- _Request_
Lines containing the word "scene" are to be counted; state their number and nothing further.

(Scripts that build objects)
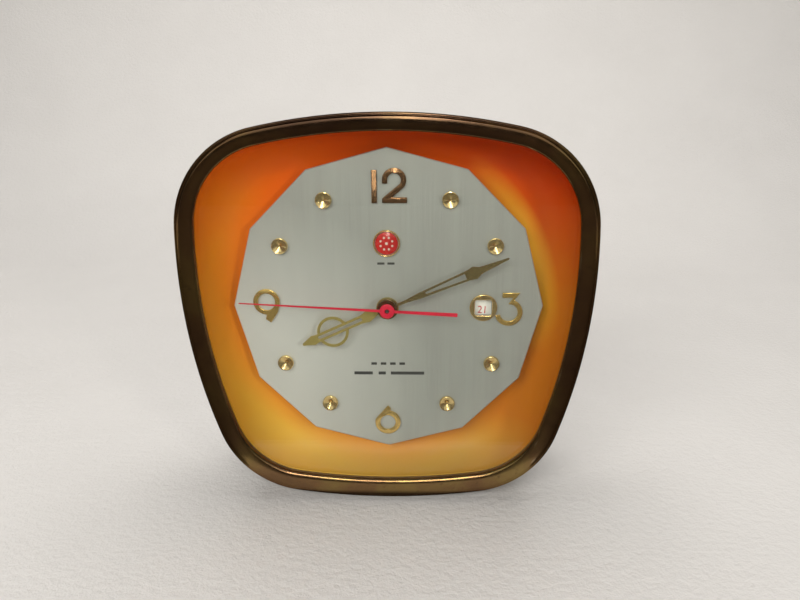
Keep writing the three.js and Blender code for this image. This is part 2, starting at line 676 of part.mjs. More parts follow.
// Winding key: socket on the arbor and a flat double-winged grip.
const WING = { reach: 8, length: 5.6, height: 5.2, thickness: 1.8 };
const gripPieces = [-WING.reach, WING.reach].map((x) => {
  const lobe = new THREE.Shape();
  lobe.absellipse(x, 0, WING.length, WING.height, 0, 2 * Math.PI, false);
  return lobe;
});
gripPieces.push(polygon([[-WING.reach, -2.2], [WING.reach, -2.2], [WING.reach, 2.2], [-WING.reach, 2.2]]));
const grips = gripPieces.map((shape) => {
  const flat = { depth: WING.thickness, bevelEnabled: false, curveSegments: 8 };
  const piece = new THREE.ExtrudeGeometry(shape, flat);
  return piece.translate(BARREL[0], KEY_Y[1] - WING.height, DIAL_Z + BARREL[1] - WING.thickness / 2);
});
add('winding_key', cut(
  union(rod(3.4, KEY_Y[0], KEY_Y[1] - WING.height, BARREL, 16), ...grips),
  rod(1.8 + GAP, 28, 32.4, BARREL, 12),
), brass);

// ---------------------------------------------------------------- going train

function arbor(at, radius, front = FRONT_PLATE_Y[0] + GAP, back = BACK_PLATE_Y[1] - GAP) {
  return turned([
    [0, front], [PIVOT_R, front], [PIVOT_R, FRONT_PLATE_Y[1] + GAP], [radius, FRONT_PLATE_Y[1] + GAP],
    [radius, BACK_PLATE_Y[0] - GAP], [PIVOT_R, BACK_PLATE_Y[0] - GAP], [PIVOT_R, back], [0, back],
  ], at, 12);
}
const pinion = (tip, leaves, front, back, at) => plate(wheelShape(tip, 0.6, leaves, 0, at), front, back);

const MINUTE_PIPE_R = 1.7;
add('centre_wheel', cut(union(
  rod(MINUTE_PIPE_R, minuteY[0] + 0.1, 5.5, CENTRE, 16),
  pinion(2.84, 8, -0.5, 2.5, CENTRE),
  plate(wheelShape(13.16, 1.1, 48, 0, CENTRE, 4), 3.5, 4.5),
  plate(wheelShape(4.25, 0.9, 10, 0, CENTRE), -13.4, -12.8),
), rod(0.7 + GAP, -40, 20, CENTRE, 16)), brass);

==

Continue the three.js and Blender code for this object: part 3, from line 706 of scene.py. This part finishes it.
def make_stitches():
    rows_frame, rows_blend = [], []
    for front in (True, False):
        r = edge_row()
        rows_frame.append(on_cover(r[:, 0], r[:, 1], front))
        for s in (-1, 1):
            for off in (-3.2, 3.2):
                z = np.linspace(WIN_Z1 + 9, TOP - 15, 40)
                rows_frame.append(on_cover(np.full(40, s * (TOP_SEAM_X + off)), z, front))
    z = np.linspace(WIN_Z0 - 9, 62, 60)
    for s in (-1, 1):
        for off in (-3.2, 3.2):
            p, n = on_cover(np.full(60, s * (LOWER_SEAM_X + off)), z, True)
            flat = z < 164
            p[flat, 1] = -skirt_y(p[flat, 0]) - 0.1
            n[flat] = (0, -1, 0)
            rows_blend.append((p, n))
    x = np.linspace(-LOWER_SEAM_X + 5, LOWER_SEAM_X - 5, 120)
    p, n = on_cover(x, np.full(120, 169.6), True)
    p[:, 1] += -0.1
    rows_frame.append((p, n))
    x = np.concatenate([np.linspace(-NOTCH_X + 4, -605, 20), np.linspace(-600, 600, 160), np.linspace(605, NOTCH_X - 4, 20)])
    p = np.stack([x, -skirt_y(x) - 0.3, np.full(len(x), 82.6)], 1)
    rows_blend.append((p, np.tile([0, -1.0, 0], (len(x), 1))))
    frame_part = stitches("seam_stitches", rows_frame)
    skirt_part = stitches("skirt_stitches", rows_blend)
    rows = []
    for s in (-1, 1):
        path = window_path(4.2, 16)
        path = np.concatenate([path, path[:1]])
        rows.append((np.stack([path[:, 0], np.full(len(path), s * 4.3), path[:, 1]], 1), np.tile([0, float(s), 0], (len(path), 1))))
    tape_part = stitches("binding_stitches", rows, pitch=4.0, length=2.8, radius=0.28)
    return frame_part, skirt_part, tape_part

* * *

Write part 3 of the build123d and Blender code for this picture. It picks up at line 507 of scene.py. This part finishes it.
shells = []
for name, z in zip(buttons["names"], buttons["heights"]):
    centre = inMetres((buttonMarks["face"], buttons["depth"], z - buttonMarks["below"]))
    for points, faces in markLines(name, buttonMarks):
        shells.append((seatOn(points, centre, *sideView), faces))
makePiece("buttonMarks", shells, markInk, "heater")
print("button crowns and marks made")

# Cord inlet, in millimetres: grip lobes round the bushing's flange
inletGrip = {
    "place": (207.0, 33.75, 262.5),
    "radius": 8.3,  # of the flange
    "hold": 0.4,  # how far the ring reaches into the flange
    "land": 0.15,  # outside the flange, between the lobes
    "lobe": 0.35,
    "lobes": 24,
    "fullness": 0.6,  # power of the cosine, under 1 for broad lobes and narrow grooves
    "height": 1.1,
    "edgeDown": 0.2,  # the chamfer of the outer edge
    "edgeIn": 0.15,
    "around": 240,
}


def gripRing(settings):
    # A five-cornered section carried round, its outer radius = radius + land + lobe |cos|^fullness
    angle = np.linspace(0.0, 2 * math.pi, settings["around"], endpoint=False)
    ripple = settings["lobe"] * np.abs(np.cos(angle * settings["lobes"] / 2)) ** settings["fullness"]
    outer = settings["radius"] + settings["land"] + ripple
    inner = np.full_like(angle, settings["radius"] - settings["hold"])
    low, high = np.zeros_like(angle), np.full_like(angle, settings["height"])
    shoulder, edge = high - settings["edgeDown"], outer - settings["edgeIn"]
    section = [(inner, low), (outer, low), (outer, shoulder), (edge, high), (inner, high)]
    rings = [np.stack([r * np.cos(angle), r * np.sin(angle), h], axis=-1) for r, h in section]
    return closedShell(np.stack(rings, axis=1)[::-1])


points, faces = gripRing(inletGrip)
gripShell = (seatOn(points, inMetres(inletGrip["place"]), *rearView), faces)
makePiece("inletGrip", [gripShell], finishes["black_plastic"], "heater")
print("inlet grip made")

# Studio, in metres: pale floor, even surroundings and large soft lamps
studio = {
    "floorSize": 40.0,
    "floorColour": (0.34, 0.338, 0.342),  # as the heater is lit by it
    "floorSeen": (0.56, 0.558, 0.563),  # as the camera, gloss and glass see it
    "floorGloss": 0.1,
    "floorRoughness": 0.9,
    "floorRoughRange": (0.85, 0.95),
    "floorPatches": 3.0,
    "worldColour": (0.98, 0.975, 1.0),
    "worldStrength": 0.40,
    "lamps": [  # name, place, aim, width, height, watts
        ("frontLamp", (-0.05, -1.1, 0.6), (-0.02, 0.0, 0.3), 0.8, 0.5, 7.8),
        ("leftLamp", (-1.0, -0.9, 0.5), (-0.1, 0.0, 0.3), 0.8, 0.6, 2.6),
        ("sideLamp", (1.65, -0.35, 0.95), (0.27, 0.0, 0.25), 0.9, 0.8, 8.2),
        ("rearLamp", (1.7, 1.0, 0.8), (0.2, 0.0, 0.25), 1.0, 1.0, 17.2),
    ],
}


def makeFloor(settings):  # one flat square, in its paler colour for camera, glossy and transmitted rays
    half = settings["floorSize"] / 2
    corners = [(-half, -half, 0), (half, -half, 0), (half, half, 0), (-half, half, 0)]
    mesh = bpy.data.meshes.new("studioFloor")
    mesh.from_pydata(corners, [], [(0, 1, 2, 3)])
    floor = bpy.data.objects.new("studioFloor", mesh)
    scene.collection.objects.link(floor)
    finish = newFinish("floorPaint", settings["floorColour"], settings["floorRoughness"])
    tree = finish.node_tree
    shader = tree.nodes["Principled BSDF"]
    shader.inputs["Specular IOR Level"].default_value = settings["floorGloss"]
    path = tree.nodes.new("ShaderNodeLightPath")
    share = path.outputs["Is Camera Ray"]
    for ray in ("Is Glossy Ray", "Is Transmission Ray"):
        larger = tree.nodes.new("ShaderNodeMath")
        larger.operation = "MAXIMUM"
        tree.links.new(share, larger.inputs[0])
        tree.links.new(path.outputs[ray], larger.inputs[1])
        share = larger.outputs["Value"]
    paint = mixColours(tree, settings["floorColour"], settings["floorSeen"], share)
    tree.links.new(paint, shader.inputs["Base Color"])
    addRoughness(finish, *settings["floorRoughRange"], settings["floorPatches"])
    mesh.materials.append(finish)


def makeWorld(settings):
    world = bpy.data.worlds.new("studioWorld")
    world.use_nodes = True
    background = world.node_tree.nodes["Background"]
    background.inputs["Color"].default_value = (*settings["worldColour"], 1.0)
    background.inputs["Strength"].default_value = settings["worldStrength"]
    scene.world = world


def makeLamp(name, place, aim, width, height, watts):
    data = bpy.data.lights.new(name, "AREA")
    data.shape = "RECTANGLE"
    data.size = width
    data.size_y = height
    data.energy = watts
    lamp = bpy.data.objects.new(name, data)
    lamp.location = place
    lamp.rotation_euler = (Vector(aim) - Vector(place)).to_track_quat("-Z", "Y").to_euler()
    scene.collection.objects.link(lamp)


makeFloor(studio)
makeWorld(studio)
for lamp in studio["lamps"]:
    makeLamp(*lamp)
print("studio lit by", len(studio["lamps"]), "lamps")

- _Answer to this exercise_
5